Reconhecemos que existe legitimidade em exigir a responsabilidade dos professores, de todos os níveis de ensino, para que promovam o aprendizado dos alunos de forma consciente e autônoma. Falo enquanto professor que é um dever do docente preparar os alunos inspirado na liberdade de pensamento, deixando-os aptos ao exercício da cidadania e qualificados para o mercado de trabalho (artigo 2º da Lei de Diretrizes e Bases da Educação Nacional). E neste percurso, devemos ter ética e permitir que o educando possua liberdade em formar suas próprias convicções sobre o conteúdo repassado. A “hierarquia” existente entre professor e aluno não significa submissão total e irrestrita, sendo que o aluno tem a possibilidade de concordar ou discordar dos entendimentos predominantes, dentro da concepção democrática e respeitando uma argumentação racional.

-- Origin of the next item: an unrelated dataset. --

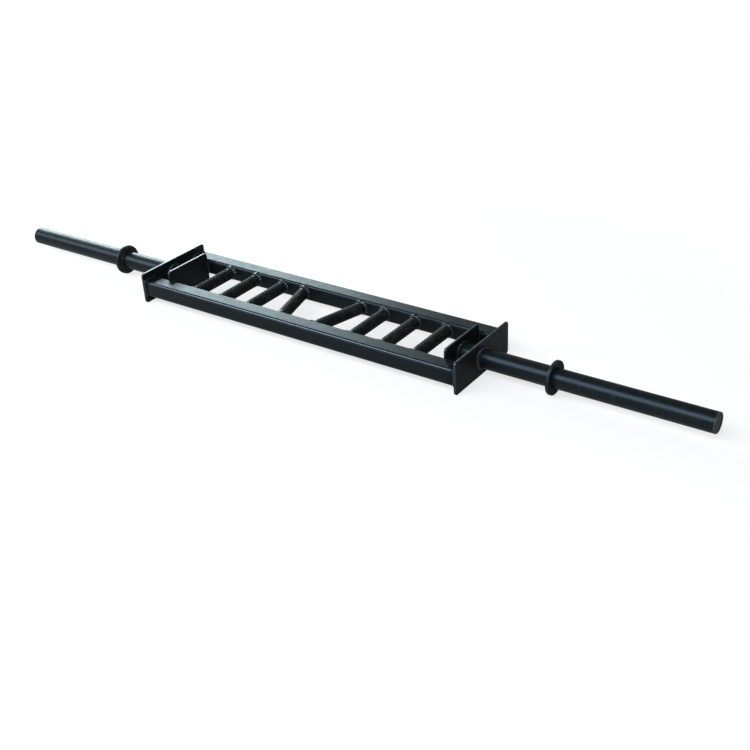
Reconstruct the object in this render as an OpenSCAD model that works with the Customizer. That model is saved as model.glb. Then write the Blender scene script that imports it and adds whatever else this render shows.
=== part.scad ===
// Multi-grip strength bar: two box-section rails joined by eight neutral grips,
// with a loading sleeve and a stop collar at each end.
// X runs along the bar, Y across the rails, Z up. The origin is at the middle
// of the bar, on the floor plane that the end plates stand on.

/* [Overall] */
// Length over both sleeve tips
total_length = 2200; // [1900:10:2400]
// Length of the frame over the outer faces of the end plates
frame_length = 1030; // [960:2:1100]
// Width of the frame over the outer faces of the rails
frame_width = 245; // [200:1:246]

/* [Rails] */
// Width of the box section
rail_width = 45; // [30:1:50]
// Height of the box section
rail_height = 45; // [43:1:60]
// Wall of the box section
rail_wall = 3; // [2:0.5:4]
// Outer corner radius of the box section
rail_corner = 6.5; // [5:0.5:8]

/* [Plates] */
// Width of an end plate, across the rails
plate_width = 250; // [248:1:280]
// Height of the end plates and the inner plates
plate_height = 88; // [84:1:110]
// Thickness of the end plates
plate_thickness = 6; // [5:0.5:10]
// Corner radius of the end plates
plate_corner = 8; // [3:0.5:12]
// Thickness of the inner plates
inner_plate_thickness = 6; // [4:0.5:10]
// Corner radius of the inner plates
inner_plate_corner = 8; // [2:0.5:10]
// Clear gap between an end plate and its inner plate
plate_gap = 50; // [30:1:60]

/* [Sleeves] */
// Outer diameter of the tube from the inner plate to the outer face of the collar
tube_diameter = 50.8; // [50.6:0.1:52]
// Outer diameter of the loading stretch, turned down to suit the holes in weight plates
load_diameter = 50; // [40:0.5:50]
// Wall of the sleeve at the loading stretch
sleeve_wall = 5; // [3:0.5:8]
// Length from the outer face of the collar to the tip
load_length = 388; // [300:1:440]
// Thickness of the cap that closes the tip
cap_thickness = 5; // [3:0.5:8]
// Length of the cap's spigot inside the tube
cap_spigot = 12; // [6:1:25]
// Chamfer round the tip
tip_chamfer = 1.5; // [0.5:0.25:2.5]

/* [Collars] */
// Diameter of the collar that stops the weight plates
collar_diameter = 85; // [75:1:87]
// Thickness of the collar
collar_thickness = 8; // [5:0.5:14]
// Chamfer on both rims of the collar
collar_chamfer = 1; // [0.5:0.25:2]

/* [Grips] */
// Outer diameter of a grip
grip_diameter = 33; // [28:0.5:34]
// Wall of a grip
grip_wall = 3; // [2:0.5:5]
// Distance from the middle of the bar to the innermost grips
first_grip_x = 76.5; // [68:0.5:84]
// Distance from one grip to the next
grip_pitch = 96; // [90:0.5:98]
// Angle of the innermost grips, front ends towards the middle
inner_grip_angle = 15; // [0:0.5:18]

/* [Welds and fits] */
// Leg of the weld beads round the grips
grip_bead = 5; // [3:0.5:6]
// Leg of the weld beads round the sleeves
sleeve_bead = 6; // [3:0.5:8]
// Leg of the weld beads on the collars' inboard faces
collar_bead = 4; // [2:0.5:6]
// Leg of the weld beads round the rail ends
rail_bead = 4; // [3:0.5:6]
// Least that a rail's bead stands out from the rail, where an end plate's edge is close
least_bead = 1; // [0.5:0.25:2]
// Leg of the weld beads beside the inner plates
inner_plate_bead = 4; // [2:0.5:6]
// Width of end plate left bare between its edge and the beads of the rails
bead_margin = 0.5; // [0.25:0.25:1]
// Radial clearance of the tube in the plates and collars, and of the cap in the tube
tube_clearance = 0.25; // [0.1:0.05:0.4]

/* [Hidden] */
$fn = 96;
STEEL = "#3a3d3f";
DARK_STEEL = "#2f3133";
GRIP_STEEL = "#333638";
BARE_EDGE = "#55574f";
WELD_STEEL = "#45484a";

axis_z = plate_height / 2;
tip_x = total_length / 2;
collar_x = tip_x - load_length;
plate_outer_x = frame_length / 2;
plate_inner_x = plate_outer_x - plate_thickness;
inner_plate_x = plate_inner_x - plate_gap;
rail_y = (frame_width - rail_width) / 2;
inner_face_y = frame_width / 2 - rail_width;
tube_r = tube_diameter / 2;
load_r = load_diameter / 2;
sleeve_bore_r = load_r - sleeve_wall;
seat_r = tube_r + tube_clearance;
grip_r = grip_diameter / 2;
// Length past both rails, for solids that are cut to the rail faces
reach = frame_width;
// Width over the beads of both rails: up to the plate's bare edge, but never cut open by it
rail_bead_span = max(plate_width - 2 * bead_margin, frame_width + 2 * least_bead);

// Places children on the right-hand side as drawn, or mirrored to the left
module on_side(side) {
    if (side == "left") mirror([1, 0, 0]) children();
    else children();
}

// Turns something drawn along Z so that it runs outwards along the sleeve axis from x
module on_axis(x) {
    translate([x, 0, axis_z]) rotate([0, 90, 0]) children();
}

// Turns an outline drawn across Y and up Z into a plate that starts at x
module plate_from(x, thickness) {
    translate([x, 0, axis_z]) rotate([90, 0, 90]) linear_extrude(thickness) children();
}

module rounded_rectangle(width, height, radius) {
    square([width - 2 * radius, height], center = true);
    square([width, height - 2 * radius], center = true);
    for (sx = [-1, 1], sy = [-1, 1])
        translate([sx * (width / 2 - radius), sy * (height / 2 - radius)]) circle(radius);
}

// The solid that a rail's outside encloses, the length of the rail
module rail_envelope(side_y) {
    translate([0, side_y * rail_y, 0])
        plate_from(-plate_inner_x, 2 * plate_inner_x)
            rounded_rectangle(rail_width, rail_height, rail_corner);
}

module rail(side_y) {
    color(STEEL)
        translate([0, side_y * rail_y, 0])
            plate_from(-plate_inner_x, 2 * plate_inner_x)
                difference() {
                    rounded_rectangle(rail_width, rail_height, rail_corner);
                    rounded_rectangle(rail_width - 2 * rail_wall, rail_height - 2 * rail_wall,
                        rail_corner - rail_wall);
                }
}

module end_plate(side) {
    color(DARK_STEEL)
        on_side(side)
            plate_from(plate_inner_x, plate_thickness)
                difference() {
                    rounded_rectangle(plate_width, plate_height, plate_corner);
                    circle(seat_r);
                }
}

// Stands between the rails and carries the inboard end of the sleeve
module inner_plate(side) {
    color(DARK_STEEL)
        on_side(side)
            plate_from(inner_plate_x - inner_plate_thickness, inner_plate_thickness)
                rounded_rectangle(2 * inner_face_y, plate_height, inner_plate_corner);
}

// Tube from the inner plate to the cap, with a small step down at the collar's outer face
module sleeve(side) {
    step = collar_x - inner_plate_x;
    length = tip_x - cap_thickness - inner_plate_x;
    color(STEEL)
        on_side(side)
            on_axis(inner_plate_x)
                rotate_extrude()
                    polygon([
                        [sleeve_bore_r, 0],
                        [tube_r, 0],
                        [tube_r, step],
                        [load_r, step],
                        [load_r, length],
                        [sleeve_bore_r, length]
                    ]);
}

// Disc that closes the tube, with a spigot inside it and a chamfer round the tip
module sleeve_cap(side) {
    spigot_r = sleeve_bore_r - tube_clearance;
    color(BARE_EDGE)
        on_side(side)
            on_axis(tip_x - cap_thickness)
                rotate_extrude()
                    polygon([
                        [0, -cap_spigot],
                        [spigot_r, -cap_spigot],
                        [spigot_r, 0],
                        [load_r, 0],
                        [load_r, cap_thickness - tip_chamfer],
                        [load_r - tip_chamfer, cap_thickness],
                        [0, cap_thickness]
                    ]);
}

module collar(side) {
    collar_r = collar_diameter / 2;
    color(STEEL)
        on_side(side)
            on_axis(collar_x - collar_thickness)
                rotate_extrude()
                    polygon([
                        [seat_r, 0],
                        [collar_r - collar_chamfer, 0],
                        [collar_r, collar_chamfer],
                        [collar_r, collar_thickness - collar_chamfer],
                        [collar_r - collar_chamfer, collar_thickness],
                        [seat_r, collar_thickness]
                    ]);
}

// Distance of a grip from the middle of the bar; grip 1 is the innermost
function grip_x(number) = first_grip_x + (number - 1) * grip_pitch;

function grip_angle(number) = number == 1 ? inner_grip_angle : 0;

// Puts something drawn along Y on the line of a grip on the right-hand side
module on_grip_line(number) {
    translate([grip_x(number), 0, axis_z]) rotate([0, 0, -grip_angle(number)]) children();
}

module grip_rod(radius) {
    rotate([90, 0, 0]) cylinder(h = 2 * reach, r = radius, center = true);
}

module grip(side, number) {
    color(GRIP_STEEL)
        on_side(side)
            intersection() {
                on_grip_line(number)
                    difference() {
                        grip_rod(grip_r);
                        grip_rod(grip_r - grip_wall);
                    }
                translate([grip_x(number), 0, axis_z])
                    cube([reach, 2 * inner_face_y, rail_height], center = true);
            }
}

// Quarter-round ring on the plane z = 0 round a bar of the given radius
module round_bead(radius, leg) {
    rotate_extrude()
        translate([radius, 0])
            intersection() {
                circle(leg);
                square(leg);
            }
}

// Bead round both ends of one grip, flowing into the rounded edges of the rails
module grip_bead_pair(number) {
    end_shift = inner_face_y * tan(grip_angle(number));
    for (side_y = [-1, 1])
        difference() {
            translate([grip_x(number) + side_y * end_shift, side_y * inner_face_y, axis_z])
                rotate([90, 0, 0])
                    rotate_extrude() translate([grip_r, 0]) circle(grip_bead);
            rail_envelope(side_y);
            on_grip_line(number) grip_rod(grip_r);
        }
}

module grip_welds() {
    color(WELD_STEEL)
        for (side = ["left", "right"], number = [1:4])
            on_side(side) grip_bead_pair(number);
}

// Beads on both faces of the end plate and on the outboard face of the inner plate
module sleeve_welds() {
    color(WELD_STEEL)
        for (side = ["left", "right"])
            on_side(side) {
                on_axis(plate_outer_x) round_bead(tube_r, sleeve_bead);
                on_axis(plate_inner_x) mirror([0, 0, 1]) round_bead(tube_r, sleeve_bead);
                on_axis(inner_plate_x) round_bead(tube_r, sleeve_bead);
            }
}

module collar_welds() {
    color(WELD_STEEL)
        for (side = ["left", "right"])
            on_side(side)
                on_axis(collar_x - collar_thickness)
                    mirror([0, 0, 1]) round_bead(tube_r, collar_bead);
}

// Round-section bead that follows the outline of a rail, drawn in the plane z = 0
module outline_bead(width, height, radius, leg) {
    flat_x = width / 2 - radius;
    flat_y = height / 2 - radius;
    for (turn = [0, 1])
        mirror([turn, 0, 0]) {
            translate([flat_x + radius, 0, 0])
                rotate([90, 0, 0]) cylinder(h = 2 * flat_y, r = leg, center = true);
        }
    for (turn = [0, 1])
        mirror([0, turn, 0]) {
            translate([0, flat_y + radius, 0])
                rotate([0, 90, 0]) cylinder(h = 2 * flat_x, r = leg, center = true);
        }
    for (mx = [0, 1], my = [0, 1])
        mirror([mx, 0, 0])
            mirror([0, my, 0])
                translate([flat_x, flat_y, 0])
                    rotate_extrude(angle = 90)
                        intersection() {
                            translate([radius, 0]) circle(leg);
                            translate([0, -leg]) square([radius + leg, 2 * leg]);
                        }
}

// Bead all round one rail where it butts against an end plate, kept within the plate's outline
module rail_welds() {
    color(WELD_STEEL)
        for (side = ["left", "right"], side_y = [-1, 1])
            on_side(side)
                difference() {
                    intersection() {
                        translate([plate_inner_x, side_y * rail_y, axis_z])
                            rotate([90, 0, 90])
                                outline_bead(rail_width, rail_height, rail_corner, rail_bead);
                        plate_from(plate_inner_x - rail_bead, rail_bead)
                            rounded_rectangle(rail_bead_span,
                                plate_height - 2 * bead_margin, plate_corner - bead_margin);
                    }
                    rail_envelope(side_y);
                }
}

// Upright beads in the corners between the inner plates and the rails
module inner_plate_welds() {
    bead_height = rail_height - 2 * rail_corner;
    color(WELD_STEEL)
        for (side = ["left", "right"], side_y = [-1, 1], face = [0, 1])
            on_side(side)
                translate([inner_plate_x - face * inner_plate_thickness, side_y * inner_face_y,
                        axis_z - bead_height / 2])
                    mirror([face, 0, 0])
                        mirror([0, side_y > 0 ? 1 : 0, 0])
                            linear_extrude(bead_height)
                                intersection() {
                                    circle(inner_plate_bead);
                                    square(inner_plate_bead);
                                }
}

rail(-1);  // front_rail
rail(1);  // rear_rail
end_plate("left");  // left_end_plate
end_plate("right");  // right_end_plate
inner_plate("left");  // left_inner_plate
inner_plate("right");  // right_inner_plate
grip("left", 1);  // left_grip_1
grip("left", 2);  // left_grip_2
grip("left", 3);  // left_grip_3
grip("left", 4);  // left_grip_4
grip("right", 1);  // right_grip_1
grip("right", 2);  // right_grip_2
grip("right", 3);  // right_grip_3
grip("right", 4);  // right_grip_4
sleeve("left");  // left_sleeve
sleeve("right");  // right_sleeve
collar("left");  // left_collar
collar("right");  // right_collar
sleeve_cap("left");  // left_sleeve_cap
sleeve_cap("right");  // right_sleeve_cap
rail_welds();
inner_plate_welds();
grip_welds();
sleeve_welds();
collar_welds();
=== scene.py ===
import math

import bpy
import numpy as np
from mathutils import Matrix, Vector


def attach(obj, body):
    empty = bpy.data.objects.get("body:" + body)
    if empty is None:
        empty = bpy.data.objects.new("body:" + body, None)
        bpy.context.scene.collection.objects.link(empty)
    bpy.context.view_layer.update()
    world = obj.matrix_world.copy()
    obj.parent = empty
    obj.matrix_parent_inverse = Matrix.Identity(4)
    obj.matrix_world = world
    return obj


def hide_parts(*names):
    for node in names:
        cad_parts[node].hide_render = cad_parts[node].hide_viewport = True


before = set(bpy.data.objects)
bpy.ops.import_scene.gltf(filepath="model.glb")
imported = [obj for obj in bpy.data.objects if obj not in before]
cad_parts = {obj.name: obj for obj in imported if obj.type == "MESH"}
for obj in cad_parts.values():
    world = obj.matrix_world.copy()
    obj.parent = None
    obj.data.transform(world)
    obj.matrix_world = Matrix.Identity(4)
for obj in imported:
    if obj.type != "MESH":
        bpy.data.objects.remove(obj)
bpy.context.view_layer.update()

# Everything below is in metres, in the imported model's own frame: X along the bar,
# Y across the rails, Z up from the plane that the end plates stand on.
MM = 0.001
RNG = np.random.default_rng(41)

# Sizes of the bar, the same as the CAD source's
AXIS_Z = 44 * MM
RAIL_Y, RAIL_WIDTH, RAIL_HEIGHT = 100 * MM, 45 * MM, 45 * MM
RAIL_WALL, RAIL_CORNER = 3 * MM, 6.5 * MM
INNER_FACE_Y = RAIL_Y - RAIL_WIDTH / 2
PLATE_IN, PLATE_OUT = 509 * MM, 515 * MM
RAIL_END = PLATE_IN
PLATE_WIDTH, PLATE_HEIGHT, PLATE_CORNER = 250 * MM, 88 * MM, 8 * MM
INNER_PLATE_IN, INNER_PLATE_OUT = 453 * MM, 459 * MM
INNER_PLATE_CORNER = 8 * MM
TUBE_R, LOAD_R, BORE_R, SEAT_R = 25.4 * MM, 25 * MM, 20 * MM, 25.65 * MM
COLLAR_R, COLLAR_IN, COLLAR_OUT = 42.5 * MM, 704 * MM, 712 * MM
LOAD_X = COLLAR_OUT
CAP_X, TIP_X = 1095 * MM, 1100 * MM
CAP_CHAMFER, CAP_MIDDLE_R, SPIGOT, SPIGOT_GAP = 1.5 * MM, 12 * MM, 12 * MM, 0.25 * MM
GRIP_R, GRIP_NUMBERS = 16.5 * MM, (1, 2, 3, 4)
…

Existe legitimidade em exigir a responsabilidade dos professores para que promovam o aprendizado dos alunos de forma consciente e autônoma.

Em vários momentos tomei conhecimento de casos nos quais professores impuseram aos alunos questões ideológicas, proibindo manifestações contrárias. Claramente, agindo desta forma, o docente estará subvertendo a finalidade educacional, mas não se acredita que a solução consista em levar essa subversão a seu extremo e transformar o aluno em fiscal do professor. Quem analisaria os limites entre o que é uma discordância/reflexão e um assédio intelectual ou doutrinação?

Assim, a existência de uma lei proibindo que o professor tenha liberdade de cátedra em ministrar o conteúdo, segundo a doutrina que melhor se adapta à sua disciplina, não parece ser a melhor solução.

Notamos que a liberdade de consciência, neutralidade política, ideológica e religiosa do Estado e pluralismo de ideias são diretrizes que já existem, pois decorrem da Constituição Federal e da Convenção Americana sobre Direitos Humanos. Isso significa que os professores já são obrigados a respeitá-las.

Mas também devemos enxergar que a liberdade de cátedra ou liberdade acadêmica é um princípio que assegura a autonomia de aprender, ensinar, pesquisar e divulgar o pensamento (artigo 206, II CF). É através dessa liberdade que o pluralismo de ideias e concepções no ensino ocorrem, sem que haja imposição ou censuras, ocorrendo naturalmente.

Acreditamos que o excesso de proteção não emancipa a educação. Ao contrário, infantiliza os alunos. Entendemos que o caminho não seja retirar a liberdade de ensino. Confiamos que o viável é que ocorra a formulação de políticas públicas adequadas. É nesse sentido que concordamos com o Ministro do Supremo Tribunal Federal, Luis Roberto Barroso, quando afirma que “(Os professores) têm um papel fundamental para o avanço da educação e são essenciais para a promoção dos valores tutelados pela Constituição. Não se pode esperar que uma educação adequada floresça em um ambiente acadêmico hostil, em que o docente se sente ameaçado e em risco por toda e qualquer opinião emitida em sala de aula”.

 

Helton Kramer Lustoza é Procurador do Estado do Paraná, professor e coordenador do curso de pós-graduação em Direito Administrativo e Municipal da Unipar, câmpus Umuarama/PR, autor do livro “Eficiência Administrativa e Ativismo Judicial” (editora Ithála), especialista em Direito Tributário, professor da Universidade Positivo e professor convidado do COTEF-RJ, ESAF e ESA-OAB.